Recently, Java almost simultaneously introduced two new GCs: Shenandoah and Epsilon. The former one is the state of the art: concurrent, incredible performance, very low pauses that are not proportional to the size of the heap. The latter one is a “fake GC”, it doesn’t do anything. The heap will grow forever. The need for Epsilon shows quite a bit that even a very advanced GC can still cause issues.

Java also has the greatest visualization and profiling tools, and a big ecosystem build around performance analysis.

All this is not enough to say “GC is not a problem anymore”. On every job where I programmed for JVM, I had to tune garbage collectors, look at gigabytes of GC logs, rewrite some parts of code to spawn less objects.

We can rebuild this GC cow. We have the technology.

Ten years in the future, tons of corporate mony burnt, and we still can’t. Sorry.

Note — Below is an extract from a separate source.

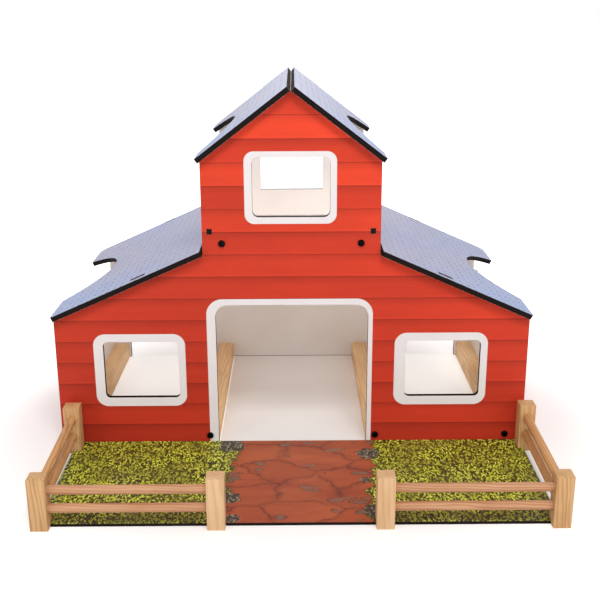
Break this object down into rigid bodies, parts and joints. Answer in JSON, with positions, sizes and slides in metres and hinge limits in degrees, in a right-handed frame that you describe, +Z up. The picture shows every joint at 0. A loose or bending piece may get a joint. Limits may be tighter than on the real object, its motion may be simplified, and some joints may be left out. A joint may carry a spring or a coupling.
{
  "type": "toy barn",
  "caption": "Toy barn of flat boards with a raised middle, window openings, lift-off roof panels and a fenced yard in front.",
  "frame": {"origin": "middle of the whole part's footprint, on the ground", "axes": "+Z up, +X to the right as seen from the front, +Y from the front towards the back"},
  "size_m": [0.5602, 0.5022, 0.42],
  "materials": {
    "red_board": "satin print on fibreboard",
    "white_board": "satin white facing",
    "roof_board": "satin print on fibreboard",
    "grass_board": "satin print on hardboard",
    "pine": "bare sanded",
    "black_bolt": "satin black"
  },
  "bodies": {
    "barn": {"front_wall": "red_board", "rear_wall": "red_board", "side_wall_left": "red_board", "side_wall_right": "red_board", "tower_wall_left": "red_board", "tower_wall_right": "red_board", "floor_beam_outer_left": "pine", "floor_beam_inner_left": "pine", "floor_beam_inner_right": "pine", "floor_beam_outer_right": "pine", "loft_beam_left": "pine", "loft_beam_right": "pine", "loft_shelf": "white_board", "front_bolts": "black_bolt", "rear_bolts": "black_bolt"},
    "lower_roof_left": {"lower_roof_left": "roof_board"},
    "lower_roof_right": {"lower_roof_right": "roof_board"},
    "upper_roof_left": {"upper_roof_left": "roof_board"},
    "upper_roof_right": {"upper_roof_right": "roof_board"},
    "yard": {"yard_board": "grass_board", "post_corner_left": "pine", "post_corner_right": "pine", "post_gate_left": "pine", "post_gate_right": "pine", "post_rear_left": "pine", "post_rear_right": "pine", "rail_front_left_low": "pine", "rail_front_left_up": "pine", "rail_front_right_low": "pine", "rail_front_right_up": "pine", "rail_side_left_low": "pine", "rail_side_left_up": "pine", "rail_side_right_low": "pine", "rail_side_right_up": "pine"}
  },
  "joints": [
    {"name": "lower_roof_left_lift", "type": "slide", "parent": "barn", "child": "lower_roof_left", "axis": [-0.4051, 0, 0.9143], "range_m": [0, 0.08]},
    {"name": "lower_roof_right_lift", "type": "slide", "parent": "barn", "child": "lower_roof_right", "axis": [0.4051, 0, 0.9143], "range_m": [0, 0.08]},
    {"name": "upper_roof_left_lift", "type": "slide", "parent": "barn", "child": "upper_roof_left", "axis": [-0.606, 0, 0.7955], "range_m": [0, 0.08]},
    {"name": "upper_roof_right_lift", "type": "slide", "parent": "barn", "child": "upper_roof_right", "axis": [0.606, 0, 0.7955], "range_m": [0, 0.08]},
    {"name": "yard_pull", "type": "slide", "parent": "barn", "child": "yard", "axis": [0, -1, 0], "range_m": [0, 0.12]}
  ]
}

Imagine your car’s engine can’t burn fuel efficiently, so a lot of it pours out from the exhaust pipe. To mitigate it, a bucket is attached to the pipe and you stop the car once in a while to transfer gas form the bucket back to the gas tank. Tuning GC is like deciding how often do you need to stop and what bucket size to use. It’s fine for a prototype model, but for everyday use, I’d rather prefer the engine to be fixed.

🔗In memoriam

Once again, you really shouldn’t be building a new one language anyway, we have more than we need. Please, please. please, don’t make a new language.

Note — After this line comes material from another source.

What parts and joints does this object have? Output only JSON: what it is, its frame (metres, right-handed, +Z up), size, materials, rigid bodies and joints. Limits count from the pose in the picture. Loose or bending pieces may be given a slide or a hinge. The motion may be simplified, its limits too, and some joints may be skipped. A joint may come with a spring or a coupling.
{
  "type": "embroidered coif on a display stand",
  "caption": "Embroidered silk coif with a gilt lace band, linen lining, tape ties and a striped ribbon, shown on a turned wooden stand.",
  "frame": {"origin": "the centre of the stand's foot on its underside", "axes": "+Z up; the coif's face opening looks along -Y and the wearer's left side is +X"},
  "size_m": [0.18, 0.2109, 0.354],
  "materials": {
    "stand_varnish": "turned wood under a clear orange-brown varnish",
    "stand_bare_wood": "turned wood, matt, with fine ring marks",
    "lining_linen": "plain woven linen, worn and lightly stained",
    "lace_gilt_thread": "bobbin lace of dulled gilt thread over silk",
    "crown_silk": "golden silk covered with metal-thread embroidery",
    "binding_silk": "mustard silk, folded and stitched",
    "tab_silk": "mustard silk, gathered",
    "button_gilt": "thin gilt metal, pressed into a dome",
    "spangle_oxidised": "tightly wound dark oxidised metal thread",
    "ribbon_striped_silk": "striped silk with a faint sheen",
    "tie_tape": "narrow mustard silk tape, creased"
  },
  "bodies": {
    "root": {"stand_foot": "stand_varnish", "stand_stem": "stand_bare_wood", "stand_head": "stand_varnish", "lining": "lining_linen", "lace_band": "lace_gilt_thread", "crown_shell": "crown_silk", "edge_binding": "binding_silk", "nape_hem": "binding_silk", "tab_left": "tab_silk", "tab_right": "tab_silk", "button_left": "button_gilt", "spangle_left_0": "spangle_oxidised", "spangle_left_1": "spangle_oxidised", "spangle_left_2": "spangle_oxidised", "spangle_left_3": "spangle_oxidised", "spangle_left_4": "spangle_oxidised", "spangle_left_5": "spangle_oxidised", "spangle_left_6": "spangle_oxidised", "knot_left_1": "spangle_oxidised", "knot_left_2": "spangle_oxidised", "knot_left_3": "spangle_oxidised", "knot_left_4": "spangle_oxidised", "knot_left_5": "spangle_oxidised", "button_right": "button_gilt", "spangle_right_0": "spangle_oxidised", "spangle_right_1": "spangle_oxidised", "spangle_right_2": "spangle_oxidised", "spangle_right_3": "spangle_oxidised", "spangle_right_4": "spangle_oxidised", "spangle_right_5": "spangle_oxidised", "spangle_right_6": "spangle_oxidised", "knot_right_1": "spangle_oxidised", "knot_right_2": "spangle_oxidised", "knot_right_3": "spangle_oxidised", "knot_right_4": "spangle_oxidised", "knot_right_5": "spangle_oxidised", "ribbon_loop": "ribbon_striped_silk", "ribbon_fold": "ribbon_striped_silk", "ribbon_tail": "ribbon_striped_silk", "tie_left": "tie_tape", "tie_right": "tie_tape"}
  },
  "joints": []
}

No. Go 1.0 was released in 2012. Rust 1.0 — 2015. Both after the post was published and this quote written. These languages have become massively popular, and one of them found its way into the Linux kernel, managing to infiltrate this unassailable for 30 years fortress.

But nobody feels like these languages are perfect. I love Rust, but I’ll gladly jump to its successor’s train, if it’ll smooth the major pain-points, simplify the language and fix in-born flaws.

Please, make a new language, if you feel like it. At least, you will learn a lot. At most, you’ll create a project that will help people to solve their problems for decades.